Wednesday, 07 November 2018 | Ashok K Mehta

Military might & slight

Implicating war heroes in coup conspiracies, assassination plots and contrived misdemeanours for political reasons undermines the health of Sri Lanka’s military

With no effective Government in Sri Lanka after the soft coup by President Maithripala Sirisena on October 26, a floor test for the two prime ministerial claimants scheduled on November 14, and an insecure President presiding over the shambles, is it surprising that the Colombo Fort Magistrate Ranga Dissanayaka has ordered the arrest of the country’s top military officer, Chief of Defence Staff, Admiral Ravindra Wijegunaratne before November 9. This is not the first time such a remand has been ordered — it was twice earlier too including once when CDS was in Mexico, though Sirisena intervened as Defence Minister and Commander-in-Chief to close the case after Wijegunaratne’s statement had been recorded. Apparently, the case did not close.

There is no National Security Advisor (NSA) in Sri Lanka, only a CDS, appointed under an Act approved in Parliament two years ago. It is suspected that the old regime is behind the plot to oust Wijegunaratne. The court has alleged that the Admiral had protected one Lt Commander Prasad Hettiarachchi, who is the main suspect in killing of 11 Tamil youths between 2008-09.

The officer has been playing truant — caught in March 2017 and escaped in June 2018. According to reports, there is little substance in the alleged charge given there are some 572 Lt Commanders in the Navy across the country and monitoring their movements is not easy. Front page allegations and arrest orders against the CDS are not good for the morale of the Sri Lankan armed forces.

The case highlights how divisive domestic politics can undermine military stature in a country where many senior officers are committed to one or the other party. Sri Lanka Freedom Party’s (SLFP) Sirisena is thought to have appointed former President Mahinda Rajapaksa as Prime Minister mainly because the name of Field Marshal Sarath Fonseka, a UNP Minister in the National Unity Government (NUG) of Sirisena and Ranil Wickremesinghe, had figured in a CID enquiry in an alleged plot to assassinate Sirisena and Gotabhaya Rajapaksa, Mahinda’s younger brother. In the 2015 presidential elections, Sirisena had accused his rival Mahinda of trying to kill him. And now he has made him Prime Minister.

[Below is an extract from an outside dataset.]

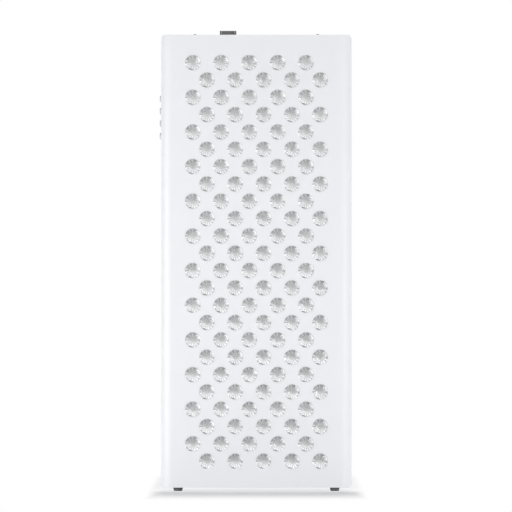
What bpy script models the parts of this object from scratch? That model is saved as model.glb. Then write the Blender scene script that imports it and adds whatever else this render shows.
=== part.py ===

Fonseka has been through this charade before. On February 8, 2010, he was detained, court-martialed, stripped off General rank and jailed. As a former Army Chief, he had dared to contest the presidential election against Mahinda Rajapaksa, which he lost. He was charged with plotting to assassinate Rajapaksa and allegations of attempting a coup with help of India/R&AW were also hurled against him. Despite being one of the pivotal players in the extermination of the Liberation Tigers of Tamil Eelam (LTTE), he was disgraced, the main driver for this being his arch rival in the Army, Gotabhaya Rajapaksa. The Army was divided between Gotabhaya’s people and Fonseka supporters and also along party lines.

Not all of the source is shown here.